At the micro-level however, BALANCE’s two arguments deserve credible responses.
The Neo-Malthusian Thesis
The first argument is an absolute one – that America cannot afford more people, given the limited natural resources available. It is, in this view, critical to “stabilize” the population to preserve American’s quality of life.
Yet, this argument has been repeatedly debunked. Donald Boudreaux, from George Mason University, did it well in 2006, in his article “Absorption Nation“:
I agree that America’s ability to absorb immigrants has changed: it’s higher today than at any time in history.
Only by naively supposing that a country’s ability to absorb immigrants is determined chiefly by the availability of unsettled land do people conclude that America today is less able to absorb immigrants. It’s true that more land was available for settlement in the 19th century. That land, however, was never much of an attraction to immigrants. Historically, most immigrants settled in cities — think, for example, of Manhattan’s Little Italy and San Francisco’s Chinatown.
Also, of course, we’re better able to feed ourselves today, even though the amount of land used for growing crops and pasturing animals is no larger now than in 1900. Higher agricultural productivity enables farmers and ranchers to produce more output on the same amount of land.
What about workers? A measure of ability to absorb workers is capital invested per worker. Today, the amount of capital invested per worker is nine times greater than it was just after World War I. Because a worker’s productivity rises when he has more capital to work with, and because his pay is tied closely to his productivity, workers today produce and earn more than workers did during the open-borders era.
If there is no particular “absorption limit,” there is also no correlation between population density and environmental degradation:
Holland, for example, is one of the most densely populated countries in the world, with 4,500 people per 1,000 hectares. It is also one of the most ecologically strong, devoting 10% of its land to ecological protection. Compare this to Brazil with only 170 people per 1,000 hectares and an unprecedented rate of rainforest destruction and it becomes clear that corporate and government policy, not population density, accounts for environmental degradation.
Clearly, the ability to absorb immigrations has little to do with natural resources. Land is abundant – only 3% of America’s landmass is urban; agriculture is flourishing; and quality of life keeps rising. Immigration does not pose a threat to the sustainability of American’s quality of life.

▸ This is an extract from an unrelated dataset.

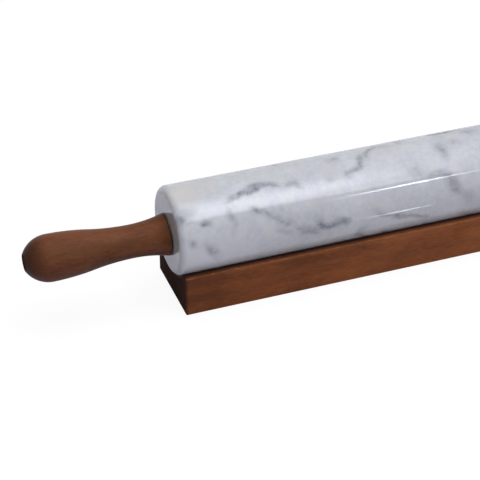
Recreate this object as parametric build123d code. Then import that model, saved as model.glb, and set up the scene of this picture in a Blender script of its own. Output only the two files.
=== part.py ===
from build123d import *
import math
import os

# A rolling pin with a marble barrel, lying in the trough of its wooden cradle.
# Sizes are in millimetres. X runs along the pin and Z is up. The origin is on the surface that
# the cradle stands on, under the middle of the pin.

# Marble barrel
barrel_diameter = 60.0
barrel_length = 254.0
barrel_end_round = 4.5
bore_clearance = 1.0            # free space under the rod, between the two bushings
bore_break = 0.3                # small chamfer at the mouth of each end's recess

# Cradle
floor_thickness = 18.5          # wood under the deepest line of the trough
trough_depth = 10.5
trough_clearance = 0.3          # between the marble and the wood
land_width = 5.8                # flat strip left beside each rim of the trough
barrel_overhang = 2.8           # how far the marble stands out past each end of the cradle
cradle_edge_round = 0.8         # sanded round every edge, the rims of the trough among them

# Steel rod
rod_diameter = 8.0
axle_drop = 2.0                 # the rod lies this far below the barrel's axis, low in its loose bushings
shoulder_width = 1.0            # radial step from the rod down to its thread
relief_width = 1.5              # groove beside the shoulder, where the thread runs out
relief_depth = 0.7
thread_projection = 2.4         # thread that comes out of the far end of the insert
rod_end_chamfer = 1.0

# Nylon bushings
bushing_wall = 2.0
bushing_length = 22.0
flange_thickness = 2.5
flange_width = 2.6
flange_stand = 0.2              # how far the flange stands out of the marble
flange_clearance = 0.3          # radial, round the flange in its recess
running_clearance = 0.05        # between the rod and the bottom of a bushing's bore
press_interference = 0.02       # radial, of a bushing in the marble and an insert in the wood
bushing_chamfer = 0.5

# Steel washers
washer_thickness = 1.6
washer_overlap = 4.0            # how far a washer reaches past the insert's rim
washer_clearance = 0.2          # radial, round the thread
washer_recess_clearance = 0.3   # radial, round a washer in the end of its handle
end_float = 0.3                 # play of the barrel towards each washer

# Brass inserts
insert_length = 20.0
insert_wall = 1.95
thread_clearance = 0.05
barb_count = 5
barb_groove_depth = 0.5
barb_groove_width = 1.4
slot_width = 1.6                # for the driver that screws the insert in
slot_depth = 2.0

# Turned handles, with distances counted outwards from the end of the marble
handle_reach = 95.1
handle_end_diameter = 28.4
waist_diameter = 22.0
waist_distance = 24.5
bulb_diameter = 31.0
bulb_distance = 78.6
cove_share = 0.49               # of the way from waist to bulb, where the hollow curve ends
nose_diameter = 11.7
handle_end_round = 0.4
nose_edge_round = 0.4
pilot_clearance = 0.5           # radial, round the thread in the wood past the insert
pilot_spare = 3.0               # drilled past the end of the rod
drill_tip_angle = 118.0

# One overrun for all cuts
cut_overrun = 1.0

# Worked out from the sizes above
barrel_radius = barrel_diameter / 2
half_barrel = barrel_length / 2
rod_radius = rod_diameter / 2
thread_radius = rod_radius - shoulder_width
trough_radius = barrel_radius + trough_clearance
axis_height = floor_thickness + trough_radius
cradle_height = floor_thickness + trough_depth
trough_half_width = math.sqrt(trough_radius**2 - (trough_radius - trough_depth) ** 2)
cradle_width = 2 * (trough_half_width + land_width)
cradle_length = barrel_length - 2 * barrel_overhang

bushing_bore_radius = rod_radius + axle_drop + running_clearance
sleeve_radius = bushing_bore_radius + bushing_wall
flange_radius = sleeve_radius + flange_width
insert_radius = thread_radius + thread_clearance + insert_wall
washer_radius = insert_radius + washer_overlap

shoulder_x = half_barrel + flange_stand + end_float
insert_x = shoulder_x + washer_thickness
insert_end_x = insert_x + insert_length
rod_end_x = insert_end_x + thread_projection


def ring(inner_radius, outer_radius, start_x, end_x):
    """A round tube about the X axis, between two places along it."""
    corners = [
        (start_x, inner_radius),
        (end_x, inner_radius),
        (end_x, outer_radius),
        (start_x, outer_radius),
    ]
    return revolve(make_face(Polyline(*corners, close=True)), Axis.X)


def round_edges(solid, radius):
    """The circular edges of a turned solid that have the given radius."""
    circles = solid.edges().filter_by(GeomType.CIRCLE)
    return circles.filter_by(lambda edge: math.isclose(edge.radius, radius))


def cradle():
    """A plain block with a trough of the barrel's own curve along its top."""
    block = Box(cradle_length, cradle_width, cradle_height, align=(Align.CENTER, Align.CENTER, Align.MIN))
    trough = Rotation(0, 90, 0) * Cylinder(trough_radius, cradle_length + 2 * cut_overrun)
    block -= Pos(0, 0, axis_height) * trough
    return fillet(block.edges(), cradle_edge_round)


def marble_barrel():
    """A solid cylinder of marble with rounded ends, bored through and counterbored at both ends."""
    barrel = Rotation(0, 90, 0) * Cylinder(barrel_radius, barrel_length)
    barrel = fillet(round_edges(barrel, barrel_radius), barrel_end_round)
    bore_end = half_barrel + cut_overrun
    recess_radius = flange_radius + flange_clearance
    barrel -= ring(0, rod_radius + axle_drop + bore_clearance, -bore_end, bore_end)
    sleeve_seat = ring(0, sleeve_radius, half_barrel + flange_stand - bushing_length, bore_end)
    flange_seat = ring(0, recess_radius, half_barrel + flange_stand - flange_thickness, bore_end)
    for seat in (sleeve_seat, flange_seat):
        barrel -= seat + mirror(seat, about=Plane.YZ)
    return chamfer(round_edges(barrel, recess_radius).sort_by(Axis.X)[0::3], bore_break)


def bushing():
    """A flanged sleeve, pressed into the marble, in which the rod lies loosely."""
    face_x = half_barrel + flange_stand
    sleeve_end_x = face_x - bushing_length
    sleeve = ring(bushing_bore_radius, sleeve_radius + press_interference, sleeve_end_x, face_x)
    flange = ring(bushing_bore_radius, flange_radius, face_x - flange_thickness, face_x)
    body = sleeve + flange
    inner_end = round_edges(body, sleeve_radius + press_interference).sort_by(Axis.X)[0]
    return chamfer(inner_end, bushing_chamfer)


def axle_rod():
    """The rod through the barrel, stepped down at both ends to a thread."""
    relief_x = shoulder_x + relief_width
    relief_radius = thread_radius - relief_depth
    right_half = [
        (0, rod_radius),
        (shoulder_x, rod_radius),
        (shoulder_x, relief_radius),
        (relief_x, relief_radius),
        (relief_x, thread_radius),
        (rod_end_x - rod_end_chamfer, thread_radius),
        (rod_end_x, thread_radius - rod_end_chamfer),
        (rod_end_x, 0),
        (0, 0),
    ]
    half = revolve(make_face(Polyline(*right_half, close=True)), Axis.X)
    return half + mirror(half, about=Plane.YZ)


def washer():
    """A plain washer between the rod's shoulder and the insert."""
    return ring(thread_radius + washer_clearance, washer_radius, shoulder_x, insert_x)


def insert():
    """A barbed brass sleeve in the handle, with a driver slot across its near end."""
    body = ring(thread_radius + thread_clearance, insert_radius + press_interference, insert_x, insert_end_x)
    groove_step = insert_length / barb_count
    for number in range(barb_count):
        middle = insert_x + groove_step * (number + 0.5)
        groove_radius = insert_radius - barb_groove_depth
        start = middle - barb_groove_width / 2
        body -= ring(groove_radius, insert_radius + cut_overrun, start, start + barb_groove_width)
    slot = Box(2 * slot_depth, 2 * (insert_radius + cut_overrun), slot_width)
    return body - Pos(insert_x, 0, 0) * slot


def handle_outline():
    """The turned outline: a flare, a waist, a cove into a bulb, a domed end and a flat nose."""
    end_point = Vector(shoulder_x, handle_end_diameter / 2)
    waist = Vector(half_barrel + waist_distance, waist_diameter / 2)
    crest = Vector(half_barrel + bulb_distance, bulb_diameter / 2)
    nose = Vector(half_barrel + handle_reach, nose_diameter / 2)
    join = waist + (crest - waist) * cove_share
    return [
        TangentArc(waist, end_point, tangent=(-1, 0)),
        TangentArc(waist, join, tangent=(1, 0)),
        TangentArc(crest, join, tangent=(-1, 0)),
        TangentArc(crest, nose, tangent=(1, 0)),
        Line(nose, (nose.X, 0)),
    ], end_point


def handle():
    """A turned handle, bored from its inner end for the washer, the insert and the rod."""
    outline, end_point = handle_outline()
    pilot_radius = thread_radius + pilot_clearance
    pilot_x = rod_end_x + pilot_spare
    tip_x = pilot_x + pilot_radius / math.tan(math.radians(drill_tip_angle / 2))
    recess_radius = washer_radius + washer_recess_clearance
    bore = Polyline(
        (half_barrel + handle_reach, 0),
        (tip_x, 0),
        (pilot_x, pilot_radius),
        (insert_end_x, pilot_radius),
        (insert_end_x, insert_radius),
        (insert_x, insert_radius),
        (insert_x, recess_radius),
        (shoulder_x, recess_radius),
        (end_point.X, end_point.Y),
    )
    body = revolve(make_face([*outline, *bore.edges()]), Axis.X)
    body = fillet(round_edges(body, handle_end_diameter / 2), handle_end_round)
    return fillet(round_edges(body, nose_diameter / 2), nose_edge_round)


def write(name, solid):
    """One STEP file for each piece."""
    export_step(solid, f"parts/{name}.step")


os.makedirs("parts", exist_ok=True)
on_barrel_axis = Pos(0, 0, axis_height)
on_rod_axis = Pos(0, 0, axis_height - axle_drop)
write("cradle", cradle())
write("marble_barrel", on_barrel_axis * marble_barrel())
write("axle_rod", on_rod_axis * axle_rod())
for name, make, place in (
    ("bushing", bushing, on_barrel_axis),
    ("washer", washer, on_rod_axis),
    ("insert", insert, on_rod_axis),
    ("handle", handle, on_rod_axis),
):
    piece = make()
    write("right_" + name, place * piece)
    write("left_" + name, place * mirror(piece, about=Plane.YZ))
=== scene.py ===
# %% [markdown]
# # A marble rolling pin in its wooden cradle
#
# The pin is a solid marble barrel that turns on a steel rod between two turned handles. It lies
# in the trough of a plain block of stained wood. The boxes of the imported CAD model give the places
# and outer sizes, and the other sizes here are those of its source. This file gives the marble,
# the wood and the light. Blender works in metres, so sizes that are easier to read in millimetres
# are multiplied by MM.

import math
import random

import bmesh
import bpy
from mathutils import Matrix, Vector


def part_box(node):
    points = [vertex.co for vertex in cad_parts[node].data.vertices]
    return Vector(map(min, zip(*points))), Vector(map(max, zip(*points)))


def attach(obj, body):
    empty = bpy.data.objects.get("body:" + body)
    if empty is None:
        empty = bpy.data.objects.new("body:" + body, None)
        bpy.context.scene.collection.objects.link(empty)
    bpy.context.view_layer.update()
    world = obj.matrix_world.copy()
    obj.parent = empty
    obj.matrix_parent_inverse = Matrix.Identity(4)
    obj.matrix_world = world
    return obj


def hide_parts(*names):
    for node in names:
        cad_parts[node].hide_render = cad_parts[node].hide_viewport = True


MM = 0.001
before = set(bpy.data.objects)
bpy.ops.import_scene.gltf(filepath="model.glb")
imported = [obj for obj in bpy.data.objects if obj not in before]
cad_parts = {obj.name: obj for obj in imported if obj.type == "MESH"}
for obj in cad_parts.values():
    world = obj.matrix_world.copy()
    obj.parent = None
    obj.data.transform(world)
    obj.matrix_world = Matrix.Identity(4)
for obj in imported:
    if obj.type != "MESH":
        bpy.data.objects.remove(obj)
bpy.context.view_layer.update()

# %% [markdown]
# ## The camera
#
# The picture was taken from above the front left. The outlines of barrel, handle and cradle fit a
# camera that looks down by about 34 degrees with a lens of about 119 mm, held level. It could be
# set by eye, but then the barrel's taper towards the right would be wrong, so the fitted values
# are used. They say where the near bottom corner of the cradle's left end is seen.

# %% Place the camera
PICTURE_SIDE = 480
SENSOR = 36.0
turn, look_down = math.radians(-20.112), math.radians(34.120)
focal_pixels = 1589.6
corner_distance = 1037.0 * MM
corner_seen_at = (186.541, 315.9)

cradle_low, cradle_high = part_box("cradle")
corner = Vector(cradle_low)
to_camera = Vector((
    math.sin(turn) * math.cos(look_down),
    -math.cos(turn) * math.cos(look_down),
    math.sin(look_down),
))
rightwards = Vector((math.cos(turn), math.sin(turn), 0))
upwards = to_camera.cross(rightwards)
off_axis_right = (corner_seen_at[0] - PICTURE_SIDE / 2) * corner_distance / focal_pixels
off_axis_up = (PICTURE_SIDE / 2 - corner_seen_at[1]) * corner_distance / focal_pixels

camera_data = bpy.data.cameras.new("camera")
camera_data.sensor_width = SENSOR
camera_data.lens = focal_pixels / PICTURE_SIDE * SENSOR
camera = bpy.data.objects.new("camera", camera_data)
bpy.context.collection.objects.link(camera)
camera.matrix_world = Matrix.Translation(
    corner + to_camera * corner_distance - rightwards * off_axis_right - upwards * off_axis_up
) @ Matrix((rightwards, upwards, to_camera)).transposed().to_4x4()
bpy.context.scene.camera = camera
print("lens", round(camera_data.lens, 1), "mm, camera at", [round(v, 3) for v in camera.location])

# %% [markdown]
# ## Helpers for meshes
#
# Barrel and handles are made on a lathe, so they are built like that here: an outline is spun
# round the pin's axis. Each corner of an outline may have a rounding radius. A rounded corner
# gets a short arc, and a support point just past each end of the arc keeps the flat faces beside
# it flat in the polish.

# %% Round the corners of an outline and spin it
AROUND = 192  # steps round the axis
SUPPORT = 0.08 * MM  # from the end of an arc to its support point
ON_AXIS = 0.0001 * MM  # a radius below this is a single point


def soften(outline, steps=8):
    """Turns (x, radius, rounding) corners into plain points, with an arc at each rounded corner."""
    points = []
    for number, (x, radius, rounding) in enumerate(outline):
        here = Vector((x, radius))
        if not rounding:
            points.append(here)
            continue
        before = (Vector(outline[number - 1][:2]) - here).normalized()
        after = (Vector(outline[(number + 1) % len(outline)][:2]) - here).normalized()
        half_angle = before.angle(after) / 2
        reach = rounding / math.tan(half_angle)
        centre = here + (before + after).normalized() * rounding / math.sin(half_angle)
        start, end = here + before * reach - centre, here + after * reach - centre
        sweep = start.angle(end)
        points.append(centre + start + before * SUPPORT)
        for step in range(steps + 1):
            share = step / steps
            along = start * math.sin((1 - share) * sweep) + end * math.sin(share * sweep)
            points.append(centre + along / math.sin(sweep))
        points.append(centre + end + after * SUPPORT)
    return points


def finish_mesh(name, shape, sharp_angle=30):
    """Makes an object of a bmesh, smooth all over except where faces meet at a real corner."""
    bmesh.ops.recalc_face_normals(shape, faces=shape.faces)
    mesh = bpy.data.meshes.new(name)
    shape.to_mesh(mesh)
    shape.free()
    mesh.shade_smooth()
    mesh.set_sharp_from_angle(angle=math.radians(sharp_angle))
    piece = bpy.data.objects.new(name, mesh)
    bpy.context.collection.objects.link(piece)
    return piece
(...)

The Impact of Immigrants in America
There is a second argument. Since Americans consume more than others, a lower population is desirable by itself in order to keep overall consumption low. And, since immigrants use more resources in America than they would in their home country, less immigration implies a better planet. A Carry Capacity Network article states:
As an example consider the impact of a typical family of seven, immigrating from a country where their owning a car was highly unlikely. When they come to America they are likely to acquire cars (0.76 cars per family member). For every mile they drive, they pollute and deplete resources that could have been relatively unaffected had they continued their prior lifestyle. The act of border crossing enables them to make lifestyle changes that adversely affect the environment; by becoming Americans they adopt the consumption and pollution patterns of the world’s most environmentally destructive lifestyle.
In evaluating this argument, it is useful to view environmental impact as a combination of three variables – population, consumption, and technology. America has higher consumption – thus it should have a lower population.

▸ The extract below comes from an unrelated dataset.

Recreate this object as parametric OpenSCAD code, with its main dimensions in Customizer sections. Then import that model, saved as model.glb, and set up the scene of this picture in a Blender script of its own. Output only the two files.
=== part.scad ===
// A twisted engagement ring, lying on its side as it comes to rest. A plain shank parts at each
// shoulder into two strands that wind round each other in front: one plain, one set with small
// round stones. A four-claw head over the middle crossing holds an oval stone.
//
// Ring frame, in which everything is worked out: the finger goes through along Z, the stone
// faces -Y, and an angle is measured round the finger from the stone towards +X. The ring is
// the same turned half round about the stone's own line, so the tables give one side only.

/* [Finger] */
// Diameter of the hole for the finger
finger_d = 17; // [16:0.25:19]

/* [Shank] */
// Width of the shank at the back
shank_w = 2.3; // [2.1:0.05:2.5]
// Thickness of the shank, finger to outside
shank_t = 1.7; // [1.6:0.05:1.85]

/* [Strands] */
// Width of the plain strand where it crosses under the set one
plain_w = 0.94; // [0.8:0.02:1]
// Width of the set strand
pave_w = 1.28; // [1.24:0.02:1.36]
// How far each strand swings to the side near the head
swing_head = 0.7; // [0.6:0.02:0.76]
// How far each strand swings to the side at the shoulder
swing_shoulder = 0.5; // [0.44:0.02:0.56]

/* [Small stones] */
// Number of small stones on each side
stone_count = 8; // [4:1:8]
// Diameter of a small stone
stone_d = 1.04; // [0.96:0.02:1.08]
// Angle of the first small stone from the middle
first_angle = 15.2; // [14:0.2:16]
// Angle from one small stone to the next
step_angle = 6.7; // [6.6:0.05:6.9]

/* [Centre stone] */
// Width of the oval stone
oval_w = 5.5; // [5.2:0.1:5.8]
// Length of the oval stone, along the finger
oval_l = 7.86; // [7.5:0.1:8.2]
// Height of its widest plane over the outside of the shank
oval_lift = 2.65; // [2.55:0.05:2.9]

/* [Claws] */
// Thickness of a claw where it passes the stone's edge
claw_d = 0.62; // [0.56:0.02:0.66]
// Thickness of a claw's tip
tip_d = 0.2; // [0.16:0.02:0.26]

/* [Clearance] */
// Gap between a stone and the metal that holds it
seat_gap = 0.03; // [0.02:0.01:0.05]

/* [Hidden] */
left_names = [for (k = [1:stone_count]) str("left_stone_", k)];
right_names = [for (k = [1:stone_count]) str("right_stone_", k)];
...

First, this argument is egregiously elitist, for it condemns immigrants – who have the natural right to seek a better life – to misery and poverty. Indeed, the natural extension of this argument would be to force people outside America to live in utter deprivation, so that American’s can continue their polluting ways.
This argument is misguided, overlooking the actual problem – the high consumption lifestyle of Americans. Real environmentalists would convince Americans to consume less.

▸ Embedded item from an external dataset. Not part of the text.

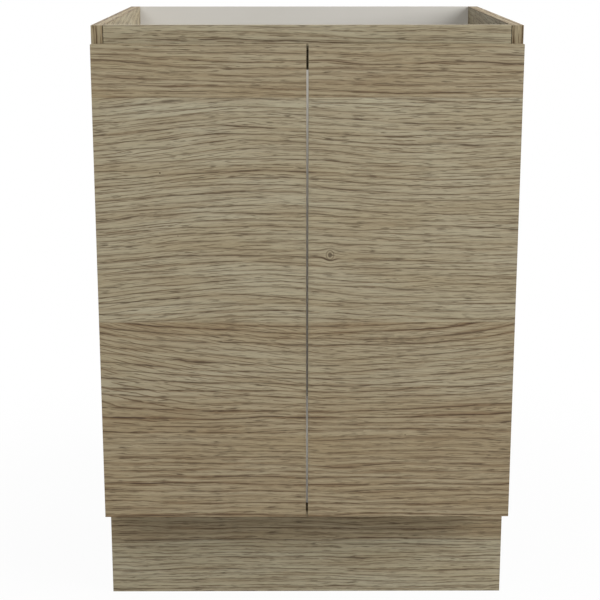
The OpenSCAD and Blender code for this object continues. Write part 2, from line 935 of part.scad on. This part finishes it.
module front_left_foot() { foot(LEFT, front_leg_y); }
module front_right_foot() { foot(RIGHT, front_leg_y); }
module rear_left_foot() { foot(LEFT, rear_leg_y); }
module rear_right_foot() { foot(RIGHT, rear_leg_y); }

left_side();
right_side();
left_side_edging();
right_side_edging();
bottom_panel();
bottom_edging();
back_panel();
back_nails();
front_rail();
rail_edging();
cams();
cam_bolts();
dowels();
left_door();
right_door();
left_door_edging();
right_door_edging();
left_door_bumpers();
right_door_bumpers();
at_hinge(LEFT, UPPER) hinge_cup();  // left_upper_hinge_cup
at_hinge(LEFT, UPPER) hinge_arm();  // left_upper_hinge_arm
at_hinge(LEFT, UPPER) hinge_plate();  // left_upper_hinge_plate
at_hinge(LEFT, UPPER) outer_link();  // left_upper_outer_link
at_hinge(LEFT, UPPER) inner_link();  // left_upper_inner_link
at_hinge(LEFT, LOWER) hinge_cup();  // left_lower_hinge_cup
at_hinge(LEFT, LOWER) hinge_arm();  // left_lower_hinge_arm
at_hinge(LEFT, LOWER) hinge_plate();  // left_lower_hinge_plate
at_hinge(LEFT, LOWER) outer_link();  // left_lower_outer_link
at_hinge(LEFT, LOWER) inner_link();  // left_lower_inner_link
at_hinge(RIGHT, UPPER) hinge_cup();  // right_upper_hinge_cup
at_hinge(RIGHT, UPPER) hinge_arm();  // right_upper_hinge_arm
at_hinge(RIGHT, UPPER) hinge_plate();  // right_upper_hinge_plate
at_hinge(RIGHT, UPPER) outer_link();  // right_upper_outer_link
at_hinge(RIGHT, UPPER) inner_link();  // right_upper_inner_link
at_hinge(RIGHT, LOWER) hinge_cup();  // right_lower_hinge_cup
at_hinge(RIGHT, LOWER) hinge_arm();  // right_lower_hinge_arm
at_hinge(RIGHT, LOWER) hinge_plate();  // right_lower_hinge_plate
at_hinge(RIGHT, LOWER) outer_link();  // right_lower_outer_link
at_hinge(RIGHT, LOWER) inner_link();  // right_lower_inner_link
left_cup_pins();
right_cup_pins();
left_cup_screws();
right_cup_screws();
arm_pins();
arm_screws();
plate_screws();
leg_sockets();
leg_tubes();
leg_screws();
front_left_foot();
front_right_foot();
rear_left_foot();
rear_right_foot();
kickboard();
kick_edging();
kick_clips();
clip_screws();
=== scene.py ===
"""Looks of the kitchen base cabinet: its finishes, the studio round it and the camera.

Lengths are in metres, and places are those of the row frame: x to the right, y back and z up.
"""

import json
import math

import bpy
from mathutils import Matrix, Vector


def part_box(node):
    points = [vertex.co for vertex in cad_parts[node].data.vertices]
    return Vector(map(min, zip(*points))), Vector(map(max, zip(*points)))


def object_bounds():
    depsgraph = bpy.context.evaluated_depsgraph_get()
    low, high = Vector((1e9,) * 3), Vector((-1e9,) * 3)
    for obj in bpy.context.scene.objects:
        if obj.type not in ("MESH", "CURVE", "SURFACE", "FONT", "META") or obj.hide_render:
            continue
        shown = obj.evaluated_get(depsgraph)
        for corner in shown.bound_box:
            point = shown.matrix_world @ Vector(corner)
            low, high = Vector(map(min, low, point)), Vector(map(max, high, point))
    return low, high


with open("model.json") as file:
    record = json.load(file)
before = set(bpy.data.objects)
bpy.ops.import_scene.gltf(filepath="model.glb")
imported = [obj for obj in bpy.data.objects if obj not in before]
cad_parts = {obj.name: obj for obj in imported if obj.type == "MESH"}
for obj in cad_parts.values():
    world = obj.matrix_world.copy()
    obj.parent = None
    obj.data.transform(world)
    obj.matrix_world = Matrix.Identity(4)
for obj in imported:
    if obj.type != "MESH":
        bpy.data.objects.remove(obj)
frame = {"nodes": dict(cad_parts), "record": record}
cad_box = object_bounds()
nodes = frame["nodes"]
slot_of = {part["node"]: part["material_slot"] for part in frame["record"]["subparts"]}

X, Y, Z = range(3)
HIGHEST = 1
SIDE_TOP = cad_box[HIGHEST][Z]
DOOR_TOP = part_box("left_door_edging")[HIGHEST][Z]


# Node trees

class Tree:
    """Short calls for the nodes of one tree."""

    def __init__(self, tree):
        self.tree = tree
        tree.nodes.clear()

    def node(self, kind, values=None, **settings):
        """A node with these settings. The values go to its sockets, as links or as constants."""
        made = self.tree.nodes.new(kind)
        for name, value in settings.items():
            setattr(made, name, value)
        for name, value in (values or {}).items():
            if isinstance(value, bpy.types.NodeSocket):
                self.tree.links.new(value, made.inputs[name])
            else:
                made.inputs[name].default_value = value
        return made

    def math(self, operation, *values):
        return self.node("ShaderNodeMath", dict(enumerate(values)), operation=operation).outputs[0]

    def joined(self, operation, values):
        """The values, joined one after another by this operation."""
        made = values[0]
        for value in values[1:]:
            made = self.math(operation, made, value)
        return made

    def plus(self, *values):
        return self.joined("ADD", values)

    def times(self, *values):
        return self.joined("MULTIPLY", values)

    def most(self, *values):
        return self.joined("MAXIMUM", values)

    def minus(self, value, other):
        return self.math("SUBTRACT", value, other)

    def scaled(self, vector, factors):
        values = {0: vector, 1: factors}
        return self.node("ShaderNodeVectorMath", values, operation="MULTIPLY").outputs[0]

    def xyz(self, vector):
        return self.node("ShaderNodeSeparateXYZ", {0: vector}).outputs

    def vector(self, x=0.0, y=0.0, z=0.0):
        return self.node("ShaderNodeCombineXYZ", {0: x, 1: y, 2: z}).outputs[0]

    def noise(self, vector, size, detail=2.0, roughness=0.5):
        """Noise with lumps of about this size, which is given once or along each axis."""
        sizes = size if isinstance(size, tuple) else (size, size, size)
        at = self.scaled(vector, tuple(1 / s for s in sizes))
        values = {"Vector": at, "Scale": 1.0, "Detail": detail, "Roughness": roughness}
        return self.node("ShaderNodeTexNoise", values).outputs[0]

    def span(self, value, low, high, to_low=0.0, to_high=1.0, smooth=False):
        """The value, mapped from low..high to to_low..to_high and held there."""
        kind = "SMOOTHSTEP" if smooth else "LINEAR"
        values = {"Value": value, 1: low, 2: high, 3: to_low, 4: to_high}
        return self.node("ShaderNodeMapRange", values, interpolation_type=kind).outputs[0]

    def mix(self, factor, a, b, blend="MIX"):
        values = {0: factor, 6: a, 7: b}
        return self.node("ShaderNodeMix", values, data_type="RGBA", blend_type=blend).outputs[2]

    def mix_vectors(self, factor, a, b):
        return self.node("ShaderNodeMix", {0: factor, 4: a, 5: b}, data_type="VECTOR").outputs[1]

    def hill(self, distance):
        """A bell: one where the distance is zero, and falling to zero on both sides."""
        return self.math("EXPONENT", self.times(distance, distance, -1.0))

    def bump(self, height, distance):
        return self.node("ShaderNodeBump", {"Height": height, "Distance": distance}).outputs[0]

    def finish(self, **values):
        """The one shader of a material, with these values on its sockets."""
        sockets = {name.replace("_", " "): value for name, value in values.items()}
        shader = self.node("ShaderNodeBsdfPrincipled", sockets)
        self.node("ShaderNodeOutputMaterial", {0: shader.outputs[0]})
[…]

Finally, this argument focuses attention on the least important of the three solution variables – technology. It is technology that helped humanity avoid a malthusian famine by increasing food and worker productivity. It also offers solutions to problems such as energy, waste generation, and water conservation. True environmentalists would recognize both the true problem (consumption), and the potential solution (technology), and focus efforts there.
The Ugly Truth
The population-growth environmentalist’s arguments hold no water. Yes, America’s population is increasing and “far from stabilized.” Yes, this is largely due to immigration:
[Hispanics] are 14.3 percent of the overall population, but between July 2004 and July 2005, they accounted for 49 percent of US population growth. Of the increase of 1.3 million Hispanics, the Census Bureau reported, 800,000 was because of natural increase (births minus deaths), and 500,000 was due to immigration.
“The Hispanic population in 2005 was much younger, with a median age of 27.2 years compared to the population as a whole at 36.2 years. About a third of the Hispanic population was under 18, compared with one-fourth of the total population,” according to the Census Bureau report.
In view of humanity’s ability to adapt and develop new technologies, there is no known limit on the Earth’s “carrying capacity.” And while environmental degredation is a phenomena, it is occuring not because of large populations or higher density, but because of overconsumption in America, by native-born Americans. Ironically, it is these immigrants which will pay the pensions of the population-growth environmentalists that oppose them.
These pseudo-environmentalists would do well to reveal their true agenda of preventing immigration. This love for environmentalism is old wine in a new bottle – and the environment has nothing to do with it.
No known limit? Apparently you don’t understand the power of exponetial growth. At current growth rates after 2000 years humans would weigh more than the entire Earth, after 10,000 years they would weigh more than the entire universe.